Remind yourself throughout the day what about your agency makes it the BEST, whether it’s price, customer service, coverage, and so on.

Be passionate about your product and team, and let this enthusiasm radiate throughout your conversation. If you aren’t 100% convinced your policy is the absolute best option for the shopper — good luck convincing them!

It’s true what they say about being able to hear a smile over the phone. Even if this is your worst day, the sky is falling, the stock market crashed, you have gum in your hair — doesn’t matter — leave your baggage at the door, put on a smile, and make the customer feel like talking to them is literally making your year.

7. Remember Your ABCs

Last, but most certainly not least, never forget the most fundamental rule of sales: Always Be Closing. Your script/sales cadence should include opportunities for soft closes throughout the entire call. Try to squeeze in at least 2–3 soft closes before you reach the end of your pitch or quoting process. If you can do more, even better! Give yourself every opportunity to close the sale early — you may find you can save yourself a lot of time.
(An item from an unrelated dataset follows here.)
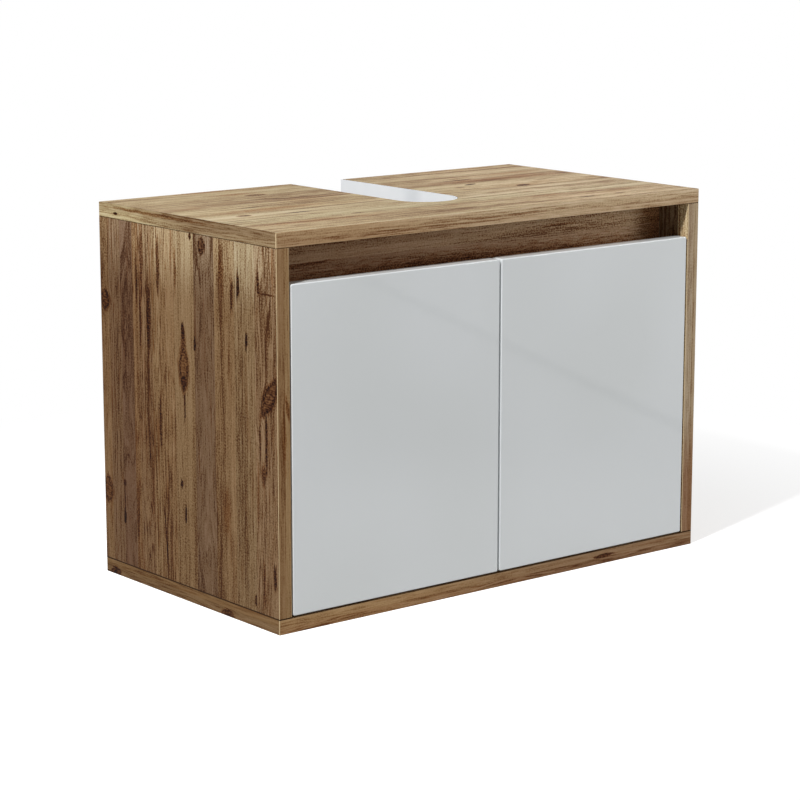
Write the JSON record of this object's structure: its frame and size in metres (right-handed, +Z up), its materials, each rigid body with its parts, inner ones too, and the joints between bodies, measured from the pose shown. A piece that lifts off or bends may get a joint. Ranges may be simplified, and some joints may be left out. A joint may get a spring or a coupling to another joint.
{
  "type": "sink base cabinet",
  "caption": "Wall-hung washbasin base cabinet with a waste cut-out open to the back, wood-decor boards, a recessed grip rail and two inset gloss doors on concealed hinges.",
  "frame": {"origin": "middle of the underside of the cabinet", "axes": "+X to the right seen from the front, +Y from the doors to the wall, +Z up"},
  "size_m": [0.6, 0.33, 0.42],
  "materials": {
    "wood_decor_board": "melamine-faced board, oak decor, satin",
    "wood_decor_edging": "wood-decor edge strip, satin",
    "white_edging": "white edge strip",
    "white_gloss_front": "white high gloss",
    "nickel_plated_steel": "nickel plated",
    "zinc_plated_steel": "bright zinc plated",
    "zinc_alloy": "die-cast zinc alloy",
    "beech": "plain beech dowel",
    "white_plastic": "moulded, fine grain",
    "clear_plastic": "translucent"
  },
  "bodies": {
    "carcass": {"arm_screws_left_lower": "zinc_plated_steel", "arm_screws_left_upper": "zinc_plated_steel", "arm_screws_right_lower": "zinc_plated_steel", "arm_screws_right_upper": "zinc_plated_steel", "back_rail": "wood_decor_board", "bottom_front_edging": "wood_decor_edging", "bottom_left_edging": "wood_decor_edging", "bottom_panel": "wood_decor_board", "bottom_right_edging": "wood_decor_edging", "cam_bolts_left": "zinc_plated_steel", "cam_bolts_right": "zinc_plated_steel", "cams_left": "zinc_alloy", "cams_right": "zinc_alloy", "cutout_edging": "white_edging", "door_stop_left": "clear_plastic", "door_stop_right": "clear_plastic", "dowels_left": "beech", "dowels_right": "beech", "grip_rail": "wood_decor_board", "hanger_hook_left": "zinc_plated_steel", "hanger_hook_right": "zinc_plated_steel", "hanger_housing_left": "white_plastic", "hanger_housing_right": "white_plastic", "hanger_screws_left": "zinc_plated_steel", "hanger_screws_right": "zinc_plated_steel", "hinge_arm_left_lower": "nickel_plated_steel", "hinge_arm_left_upper": "nickel_plated_steel", "hinge_arm_right_lower": "nickel_plated_steel", "hinge_arm_right_upper": "nickel_plated_steel", "hinge_plate_left_lower": "nickel_plated_steel", "hinge_plate_left_upper": "nickel_plated_steel", "hinge_plate_right_lower": "nickel_plated_steel", "hinge_plate_right_upper": "nickel_plated_steel", "plate_screws_left_lower": "zinc_plated_steel", "plate_screws_left_upper": "zinc_plated_steel", "plate_screws_right_lower": "zinc_plated_steel", "plate_screws_right_upper": "zinc_plated_steel", "side_left_front_edging": "wood_decor_edging", "side_panel_left": "wood_decor_board", "side_panel_right": "wood_decor_board", "side_right_front_edging": "wood_decor_edging", "top_front_edging": "wood_decor_edging", "top_left_edging": "wood_decor_edging", "top_panel": "wood_decor_board", "top_right_edging": "wood_decor_edging"},
    "door_left": {"cup_screws_left_lower": "zinc_plated_steel", "cup_screws_left_upper": "zinc_plated_steel", "door_left": "white_gloss_front", "hinge_cup_left_lower": "nickel_plated_steel", "hinge_cup_left_upper": "nickel_plated_steel", "hinge_pin_left_lower": "nickel_plated_steel", "hinge_pin_left_upper": "nickel_plated_steel"},
    "door_right": {"cup_screws_right_lower": "zinc_plated_steel", "cup_screws_right_upper": "zinc_plated_steel", "door_right": "white_gloss_front", "hinge_cup_right_lower": "nickel_plated_steel", "hinge_cup_right_upper": "nickel_plated_steel", "hinge_pin_right_lower": "nickel_plated_steel", "hinge_pin_right_upper": "nickel_plated_steel"}
  },
  "joints": [
    {"name": "door_left_hinge", "type": "hinge", "parent": "carcass", "child": "door_left", "pos_m": [-0.254, -0.156, 0.1918], "axis": [0, 0, -1], "range_deg": [0, 95]},
    {"name": "door_right_hinge", "type": "hinge", "parent": "carcass", "child": "door_right", "pos_m": [0.254, -0.156, 0.1918], "axis": [0, 0, 1], "range_deg": [0, 95]}
  ]
}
Ask questions like “Shopper, you mentioned that price and coverage are the most important factors to you. If I can show you that this policy provides you the absolute best value for your coverage and money, will you allow us the pleasure of providing a policy for you?”. This allows you to get a sense of how the customer is feeling, uncover any objections upfront, and provides you an opportunity to hold that shopper accountable when it comes time to close. “Based on what I’ve covered today, do you have any reason to feel our policy won’t provide the best value for your needs?”
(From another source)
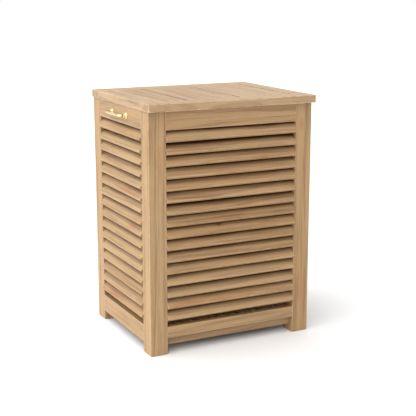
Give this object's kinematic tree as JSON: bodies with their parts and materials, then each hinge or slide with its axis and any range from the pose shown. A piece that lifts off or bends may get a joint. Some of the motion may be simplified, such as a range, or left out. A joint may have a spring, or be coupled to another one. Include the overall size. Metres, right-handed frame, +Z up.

We recommend taking some time to collaborate with your sales team to brainstorm creative soft-close statements and practicing them in roleplays until closing throughout a call feels like second nature.

1 Velocify, The Ultimate Guide to High Velocity Selling, Part 3: Building a high-performing inside sales team.

2 Only if an option for your carrier. All QuoteWizard customers are TCPA compliant and have agreed to be contacted via phone, email, text, and direct mail.